:: RECORDS FOR THIS EXERCISE

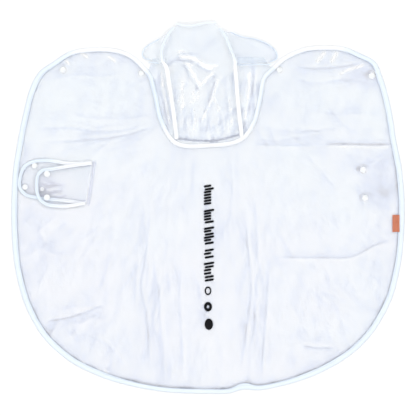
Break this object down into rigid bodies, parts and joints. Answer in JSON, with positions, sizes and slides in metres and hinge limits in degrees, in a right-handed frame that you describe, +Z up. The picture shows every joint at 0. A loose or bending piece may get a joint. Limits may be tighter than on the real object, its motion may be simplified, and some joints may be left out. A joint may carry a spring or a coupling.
{
  "type": "hooded rain cape",
  "caption": "Transparent film rain cape with bound edges, attached hood, two closing tabs and press studs, spread flat with its outer side up.",
  "frame": {"origin": "on the surface the cape lies on, under the middle of its outline", "axes": "+X along the cape's width, +Y from the hem to the hood, +Z up out of the cape's outer side"},
  "size_m": [0.9423, 0.8926, 0.0223],
  "materials": {
    "clear_film": "clear soft film, slightly blue, glossy, creased",
    "hood_film": "clear soft film, glossier, wrinkled",
    "binding_tape": "white woven tape, satin",
    "snap_plastic": "white moulded plastic, satin",
    "label_cloth": "plain orange woven label",
    "print_ink": null
  },
  "bodies": {
    "cape": {"back_panel": "clear_film", "hem_binding": "binding_tape", "right_shoulder_binding": "binding_tape", "left_shoulder_binding": "binding_tape", "neck_binding": "binding_tape", "snap_cap_neck_left": "snap_plastic", "snap_socket_neck_left": "snap_plastic", "snap_cap_neck_right": "snap_plastic", "snap_socket_neck_right": "snap_plastic", "hood_centre_lower": "hood_film", "hood_side_left_lower": "hood_film", "hood_side_right_lower": "hood_film", "piping_left_lower": "binding_tape", "piping_right_lower": "binding_tape"},
    "left_front": {"left_front_panel": "clear_film", "left_front_binding": "binding_tape", "snap_cap_shoulder_left": "snap_plastic", "snap_socket_shoulder_left": "snap_plastic", "tab_seam_strip": "binding_tape"},
    "right_front": {"right_front_panel": "clear_film", "right_front_binding": "binding_tape", "snap_cap_shoulder_right": "snap_plastic", "snap_socket_shoulder_right": "snap_plastic", "snap_cap_side_upper": "snap_plastic", "snap_socket_side_upper": "snap_plastic", "snap_cap_side_lower": "snap_plastic", "snap_socket_side_lower": "snap_plastic"},
    "hood": {"hood_centre_upper": "hood_film", "hood_side_left_upper": "hood_film", "hood_side_right_upper": "hood_film", "piping_left_upper": "binding_tape", "piping_right_upper": "binding_tape", "hood_brim_hem": "binding_tape", "elastic_edge_left": "binding_tape", "elastic_edge_right": "binding_tape"},
    "tab_inner": {"tab_inner_film": "clear_film", "tab_inner_binding": "binding_tape", "snap_cap_tab_inner_upper": "snap_plastic", "snap_socket_tab_inner_upper": "snap_plastic", "snap_cap_tab_inner_lower": "snap_plastic", "snap_socket_tab_inner_lower": "snap_plastic", "tab_inner_stud": "snap_plastic"},
    "tab_outer": {"tab_outer_film": "clear_film", "tab_outer_binding": "binding_tape", "snap_cap_tab_outer_upper": "snap_plastic", "snap_socket_tab_outer_upper": "snap_plastic", "snap_cap_tab_outer_lower": "snap_plastic", "snap_socket_tab_outer_lower": "snap_plastic"},
    "label": {"side_label": "label_cloth"}
  },
  "joints": [
    {"name": "left_front_fold", "type": "hinge", "parent": "cape", "child": "left_front", "pos_m": [-0.184, 0, 0.0022], "axis": [0, 1, 0], "range_deg": [0, 90]},
    {"name": "right_front_fold", "type": "hinge", "parent": "cape", "child": "right_front", "pos_m": [0.184, 0, 0.0022], "axis": [0, -1, 0], "range_deg": [0, 90]},
    {"name": "hood_fold", "type": "hinge", "parent": "cape", "child": "hood", "pos_m": [0, 0.336, 0.0235], "axis": [1, 0, 0], "range_deg": [0, 170]},
    {"name": "tab_inner_lift", "type": "hinge", "parent": "left_front", "child": "tab_inner", "pos_m": [-0.285, 0.059, 0.0038], "axis": [0.1465, 0.9892, 0], "range_deg": [0, 40]},
    {"name": "tab_outer_lift", "type": "hinge", "parent": "tab_inner", "child": "tab_outer", "pos_m": [-0.285, 0.059, 0.0072], "axis": [0.1465, 0.9892, 0], "range_deg": [0, 90]},
    {"name": "label_lift", "type": "hinge", "parent": "right_front", "child": "label", "pos_m": [0.4564, -0.0385, 0.00305], "axis": [0, 1, 0], "range_deg": [0, 90]}
  ]
}
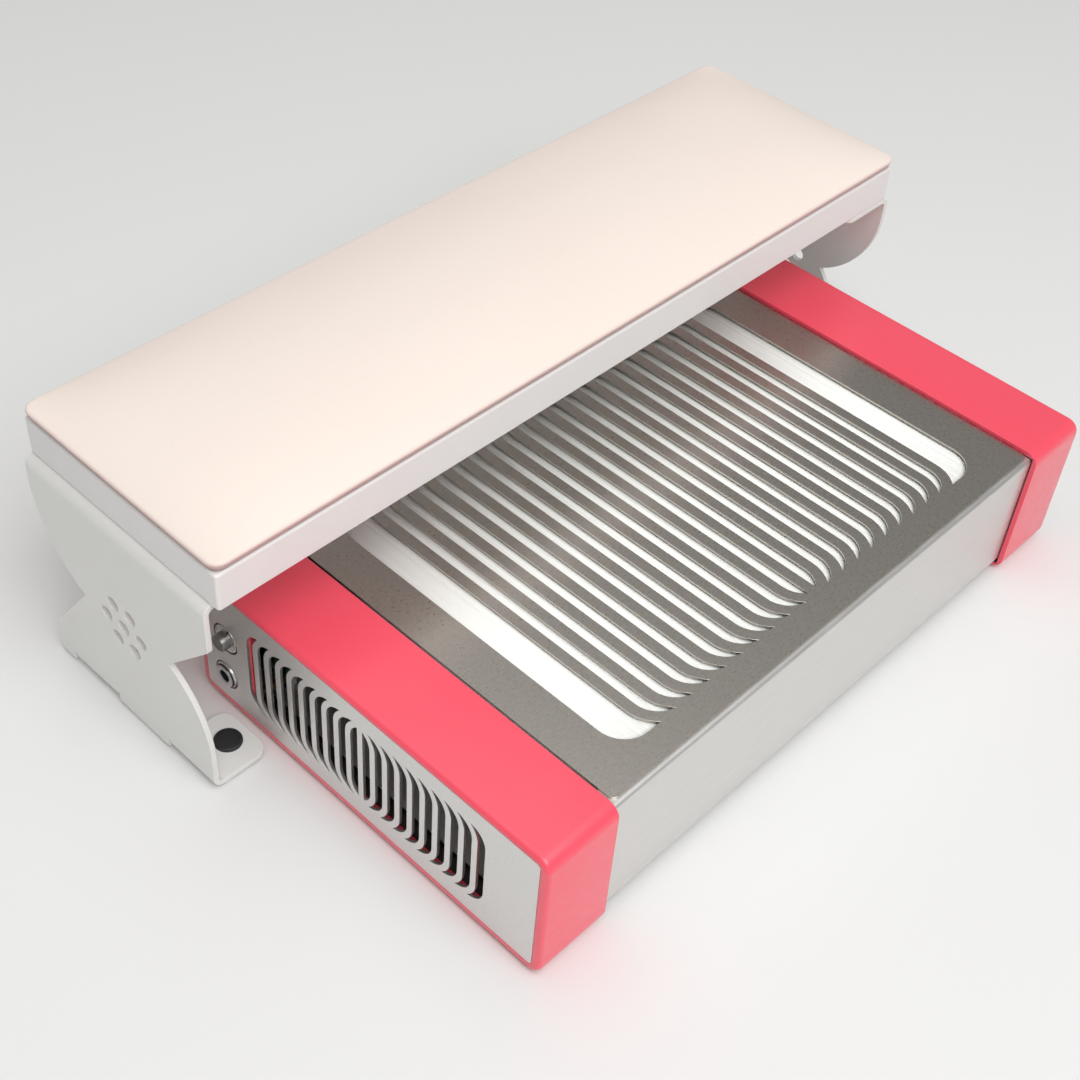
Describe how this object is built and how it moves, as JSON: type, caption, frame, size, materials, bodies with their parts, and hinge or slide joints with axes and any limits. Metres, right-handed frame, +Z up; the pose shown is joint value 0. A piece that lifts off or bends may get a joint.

::::

Your task is to repeat every entry exactly.

**COMPLETED EXERCISE**
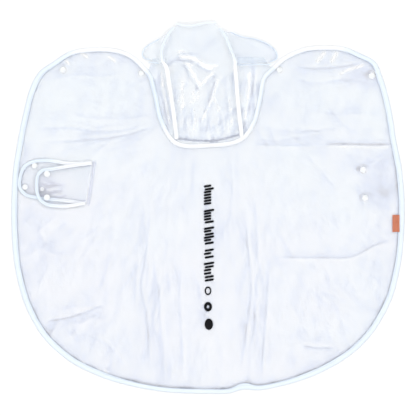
Break this object down into rigid bodies, parts and joints. Answer in JSON, with positions, sizes and slides in metres and hinge limits in degrees, in a right-handed frame that you describe, +Z up. The picture shows every joint at 0. A loose or bending piece may get a joint. Limits may be tighter than on the real object, its motion may be simplified, and some joints may be left out. A joint may carry a spring or a coupling.
{
  "type": "hooded rain cape",
  "caption": "Transparent film rain cape with bound edges, attached hood, two closing tabs and press studs, spread flat with its outer side up.",
  "frame": {"origin": "on the surface the cape lies on, under the middle of its outline", "axes": "+X along the cape's width, +Y from the hem to the hood, +Z up out of the cape's outer side"},
  "size_m": [0.9423, 0.8926, 0.0223],
  "materials": {
    "clear_film": "clear soft film, slightly blue, glossy, creased",
    "hood_film": "clear soft film, glossier, wrinkled",
    "binding_tape": "white woven tape, satin",
    "snap_plastic": "white moulded plastic, satin",
    "label_cloth": "plain orange woven label",
    "print_ink": null
  },
  "bodies": {
    "cape": {"back_panel": "clear_film", "hem_binding": "binding_tape", "right_shoulder_binding": "binding_tape", "left_shoulder_binding": "binding_tape", "neck_binding": "binding_tape", "snap_cap_neck_left": "snap_plastic", "snap_socket_neck_left": "snap_plastic", "snap_cap_neck_right": "snap_plastic", "snap_socket_neck_right": "snap_plastic", "hood_centre_lower": "hood_film", "hood_side_left_lower": "hood_film", "hood_side_right_lower": "hood_film", "piping_left_lower": "binding_tape", "piping_right_lower": "binding_tape"},
    "left_front": {"left_front_panel": "clear_film", "left_front_binding": "binding_tape", "snap_cap_shoulder_left": "snap_plastic", "snap_socket_shoulder_left": "snap_plastic", "tab_seam_strip": "binding_tape"},
    "right_front": {"right_front_panel": "clear_film", "right_front_binding": "binding_tape", "snap_cap_shoulder_right": "snap_plastic", "snap_socket_shoulder_right": "snap_plastic", "snap_cap_side_upper": "snap_plastic", "snap_socket_side_upper": "snap_plastic", "snap_cap_side_lower": "snap_plastic", "snap_socket_side_lower": "snap_plastic"},
    "hood": {"hood_centre_upper": "hood_film", "hood_side_left_upper": "hood_film", "hood_side_right_upper": "hood_film", "piping_left_upper": "binding_tape", "piping_right_upper": "binding_tape", "hood_brim_hem": "binding_tape", "elastic_edge_left": "binding_tape", "elastic_edge_right": "binding_tape"},
    "tab_inner": {"tab_inner_film": "clear_film", "tab_inner_binding": "binding_tape", "snap_cap_tab_inner_upper": "snap_plastic", "snap_socket_tab_inner_upper": "snap_plastic", "snap_cap_tab_inner_lower": "snap_plastic", "snap_socket_tab_inner_lower": "snap_plastic", "tab_inner_stud": "snap_plastic"},
    "tab_outer": {"tab_outer_film": "clear_film", "tab_outer_binding": "binding_tape", "snap_cap_tab_outer_upper": "snap_plastic", "snap_socket_tab_outer_upper": "snap_plastic", "snap_cap_tab_outer_lower": "snap_plastic", "snap_socket_tab_outer_lower": "snap_plastic"},
    "label": {"side_label": "label_cloth"}
  },
  "joints": [
    {"name": "left_front_fold", "type": "hinge", "parent": "cape", "child": "left_front", "pos_m": [-0.184, 0, 0.0022], "axis": [0, 1, 0], "range_deg": [0, 90]},
    {"name": "right_front_fold", "type": "hinge", "parent": "cape", "child": "right_front", "pos_m": [0.184, 0, 0.0022], "axis": [0, -1, 0], "range_deg": [0, 90]},
    {"name": "hood_fold", "type": "hinge", "parent": "cape", "child": "hood", "pos_m": [0, 0.336, 0.0235], "axis": [1, 0, 0], "range_deg": [0, 170]},
    {"name": "tab_inner_lift", "type": "hinge", "parent": "left_front", "child": "tab_inner", "pos_m": [-0.285, 0.059, 0.0038], "axis": [0.1465, 0.9892, 0], "range_deg": [0, 40]},
    {"name": "tab_outer_lift", "type": "hinge", "parent": "tab_inner", "child": "tab_outer", "pos_m": [-0.285, 0.059, 0.0072], "axis": [0.1465, 0.9892, 0], "range_deg": [0, 90]},
    {"name": "label_lift", "type": "hinge", "parent": "right_front", "child": "label", "pos_m": [0.4564, -0.0385, 0.00305], "axis": [0, 1, 0], "range_deg": [0, 90]}
  ]
}
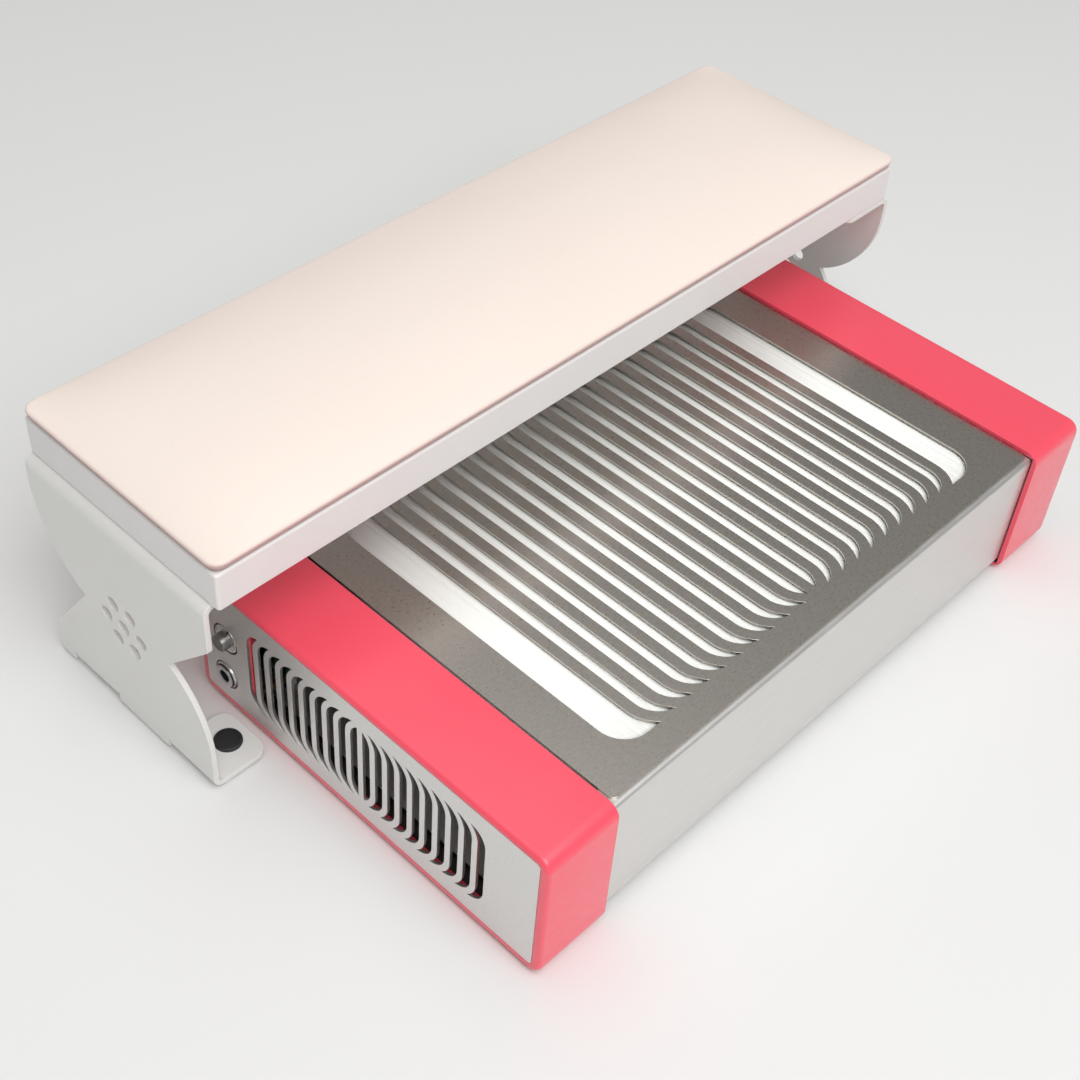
Describe how this object is built and how it moves, as JSON: type, caption, frame, size, materials, bodies with their parts, and hinge or slide joints with axes and any limits. Metres, right-handed frame, +Z up; the pose shown is joint value 0. A piece that lifts off or bends may get a joint.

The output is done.